When COVID-19 was threatening Connecticut in early 2020, state policymakers turned to leading scientists for guidance. Among those responding to the call was Yale School of Public Health Associate Professor of Biostatistics Forrest Crawford.
Crawford and a multidisciplinary team of scientists created a computer model capable of estimating potential COVID-19 infections, hospitalizations, and deaths in every county in Connecticut as COVID-19 transmission progressed in the state over time. The information proved vital in helping Connecticut Governor Ned Lamont and the Connecticut Department of Public Health make informed decisions to protect the state’s 3.6 million residents.
“Forecasting these outcomes involved building a mathematical model of disease transmission that we used to learn about the dynamics of transmission across the state,” said Crawford. “We also collected a new kind of data to monitor social distancing behavior using mobile device data.”
Called a contact metric, the new data leveraged people’s mobile device location information to measure interpersonal contact. In order to protect people’s privacy, all personal identifying information was removed from the passively collected data before it was provided to the researchers. Previously, scientists relied on other mobility metrics such as the distance people traveled or the amount of time they spent away from home to estimate interpersonal contact rates. The new contact metric substantially improved the model’s accuracy in predicting infections in Connecticut, Crawford said.
The research team believes the contact metric created for their COVID-19 study could be applied in other research investigating the transmission dynamics of a disease.
“We have focused in this study on the U.S. state of Connecticut, but the usefulness of anonymized and passively collected contact data could be generalized to other settings,” the researchers wrote in their study.
Crawford is part of the Public Health Modeling Unit at the Yale School of Public Health, an interdisciplinary group of faculty engaged in mathematical and statistical research in biostatistics, epidemiology, and health policy.
Mathematical modeling involves synthesizing and analyzing large amounts of data to help public health professionals identify effective interventions and strategies to address complex public health issues. Creating mathematical models and then applying them through computer simulation and analysis is a practical means of assembling and analyzing public health data in situations where more traditional forms of investigation are difficult due to financial, logistical, or temporal restraints and other obstacles.
“We are pioneering a new direction for public health investigation, one that complements the more traditional approaches of observational data analysis and experimentation,” said Crawford. “By focusing on the explicit portrayal of real-world processes and deducing how intervening in those processes may affect the future health of populations, we are generating new evidence that could not otherwise be obtained.”
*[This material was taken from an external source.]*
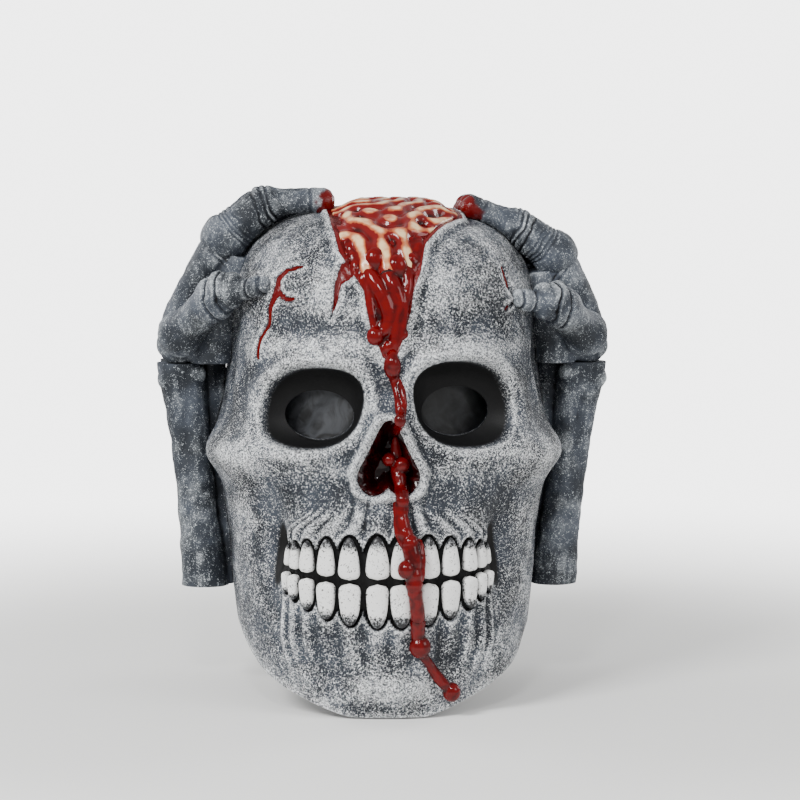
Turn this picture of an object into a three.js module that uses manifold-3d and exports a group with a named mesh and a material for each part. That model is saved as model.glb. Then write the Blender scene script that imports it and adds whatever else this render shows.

Crawford attributes the modeling group’s success to its broad range of scholarly disciplines and public health outlooks, including operations researchers, economists, epidemiologists, doctors, toxicologists, biostatisticians, evolutionary biologists, and decision scientists.
“Our greatest strength is our people: their dedication, interests, and expertise,” said Crawford. “We aren’t wedded to a single operational method for identifying and interpreting the complex mechanisms that drive the health of populations.”